Yes, removable panels can maintain IP65 protection with proper hinge design and gasket systems. Piano hinges provide continuous support along panel edges, while properly designed compression latches ensure adequate gasket compression. Multiple fasteners with specified torque values offer alternative solutions for frequently accessed panels.

What testing procedures verify IP65 compliance in custom enclosures?

IP65 testing follows IEC 60529 standards with dust chamber testing for 8 hours minimum and water jet testing at 12.5 liters per minute from 6.3mm nozzles. Pressure decay testing supplements standard procedures by quantifying leak rates under controlled conditions. Thermal cycling validation confirms performance across operational temperature ranges.

How does sheet metal thickness affect gasket compression and sealing performance?
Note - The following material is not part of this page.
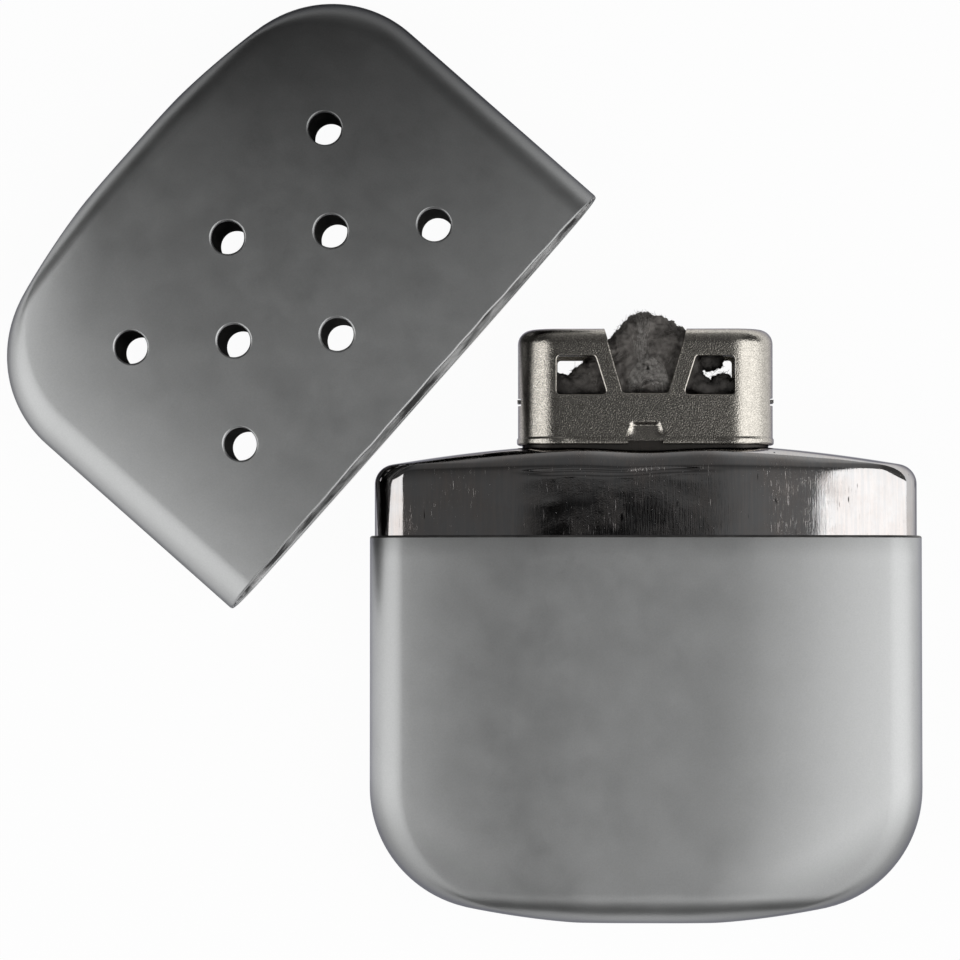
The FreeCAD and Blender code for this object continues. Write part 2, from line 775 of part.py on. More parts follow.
def make_lid_shell():
    """The lid: a drawn cup that slips over the neck, vented through both faces."""
    cup = drawn_cup(
        lid_half_width(),
        lid_half_depth(),
        half_flat(),
        size("lid_height"),
        size("lid_wall"),
        size("lid_corner"),
        size("end_bow"),
        size("lid_edge"),
        size("lid_edge"),
        size("end_land") / 2,
        UP,
    )
    blank = feature("lid_blank", cup, FreeCAD.Placement())
    drills = []
    for number, (across, up) in enumerate(vent_spots(), start=1):
        drill = doc.addObject("Part::Cylinder", f"vent_{number}")
        drill.setExpression("Radius", "Sizes.vent_diameter / 2")
        drill.setExpression("Height", "Sizes.case_depth * 2")
        drill.Placement.Rotation = LAID_DOWN
        drill.setExpression(".Placement.Base.x", f"{across} * Sizes.vent_pitch / 2")
        drill.setExpression(".Placement.Base.y", "-Sizes.case_depth")
        drill.setExpression(".Placement.Base.z", f"Sizes.vent_centre + {up} * Sizes.vent_row_gap")
        drills.append(drill)
    pattern = doc.addObject("Part::MultiFuse", "vent_pattern")
    pattern.Shapes = drills
    lid = doc.addObject("Part::Cut", "lid_shell")
    lid.Base = blank
    lid.Tool = pattern
    lid.Placement = lid_placement()
    return lid


# ---------------------------------------------------------------- the whole


def build():
    parts = [
        make_outer_case(),
        make_tank_top(),
        make_seam_solder(),
        make_filler_neck(),
        make_fuel_wadding(),
        make_wick_felt(),
        make_burner_frame(),
        make_burner_retainer(),
        make_burner_gauze(),
        make_catalyst_wool(),
        make_lid_shell(),
    ]
    doc.recompute()
    for thing in doc.Objects:
        if "Invalid" in thing.State or "Error" in thing.State:
            raise RuntimeError(f"{thing.Label} failed: {thing.State}")
    for part in parts:
        shape = part.Shape
        if shape.isNull() or not shape.isValid() or len(shape.Solids) != 1:
            raise RuntimeError(f"{part.Label}: {len(shape.Solids)} solids, valid {shape.isValid()}")
    return parts


def export(parts):
    os.makedirs("parts", exist_ok=True)
    for part in parts:
        part.Shape.exportStep(f"parts/{part.Label}.step")
        box = part.Shape.BoundBox
        low = f"{box.XMin:8.2f} {box.YMin:8.2f} {box.ZMin:8.2f}"
        high = f"{box.XMax:8.2f} {box.YMax:8.2f} {box.ZMax:8.2f}"
        print(f"{part.Label:16s} {part.Shape.Volume:10.1f} mm3   {low}   {high}")


export(build())
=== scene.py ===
import bisect
import itertools
import math
import random

import bpy
import mathutils.noise
from mathutils import Matrix, Vector
from mathutils.bvhtree import BVHTree


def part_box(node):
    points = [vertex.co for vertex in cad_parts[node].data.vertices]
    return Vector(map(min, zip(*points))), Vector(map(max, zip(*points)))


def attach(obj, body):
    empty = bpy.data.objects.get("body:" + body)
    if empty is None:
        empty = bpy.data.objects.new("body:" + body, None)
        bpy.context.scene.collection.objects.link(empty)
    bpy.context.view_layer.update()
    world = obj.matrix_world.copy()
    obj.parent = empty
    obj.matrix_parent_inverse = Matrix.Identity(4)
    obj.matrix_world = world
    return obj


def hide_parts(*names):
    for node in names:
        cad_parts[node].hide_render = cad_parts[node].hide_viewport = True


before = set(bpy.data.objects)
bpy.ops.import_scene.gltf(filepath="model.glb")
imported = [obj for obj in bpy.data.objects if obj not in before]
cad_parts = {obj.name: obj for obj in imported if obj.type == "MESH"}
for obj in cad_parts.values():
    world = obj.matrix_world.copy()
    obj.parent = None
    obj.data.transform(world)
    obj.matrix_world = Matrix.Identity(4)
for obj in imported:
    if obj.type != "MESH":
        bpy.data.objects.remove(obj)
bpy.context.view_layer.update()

# Everything is in metres, in the row frame: +X to the right, +Y along the tank towards the burner,
# +Z up from the floor. Drawn shells are described in a laid frame of their own: x across, a along
# the shell from its mouth towards its closed end, and up, from the middle of its thickness.

MM = 0.001

# -------- sizes read from the frame

CASE_LOW, CASE_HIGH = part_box("outer_case")
LIP = CASE_HIGH.y
CASE_LENGTH = CASE_HIGH.y - CASE_LOW.y
CASE_HALF_WIDTH = 34 * MM
CASE_HALF_DEPTH = 7 * MM
CASE_HALVES = (CASE_HALF_WIDTH, CASE_HALF_DEPTH)
MID_HEIGHT = CASE_HALF_DEPTH
CASE_WALL = 0.6 * MM

TOP_LOW, TOP_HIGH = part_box("tank_top")
TOP_LENGTH = TOP_HIGH.y - TOP_LOW.y
TOP_HALF_WIDTH = CASE_HALF_WIDTH - CASE_WALL
TOP_HALF_DEPTH = CASE_HALF_DEPTH - CASE_WALL

NECK_HALF_WIDTH = 15.15 * MM
NECK_HALF_DEPTH = 4.65 * MM
NECK_CORNER = 4.05 * MM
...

Thinner sheet metal deflects more under gasket compression loads, potentially creating uneven pressure distribution that compromises sealing effectiveness. Materials below 1.5mm thickness often require closer fastener spacing or reinforcement features to maintain adequate rigidity. Thicker materials provide better dimensional stability but increase material costs and forming loads.

What are the most cost-effective materials for IP65 sheet metal enclosures?

Aluminum 5052-H32 offers the best combination of cost, formability, and corrosion resistance for most IP65 applications. Cold rolled steel provides lower material cost but requires protective coatings and careful gasket material selection to prevent galvanic corrosion. Stainless steel grades justify premium pricing only when specific environmental conditions demand superior corrosion resistance.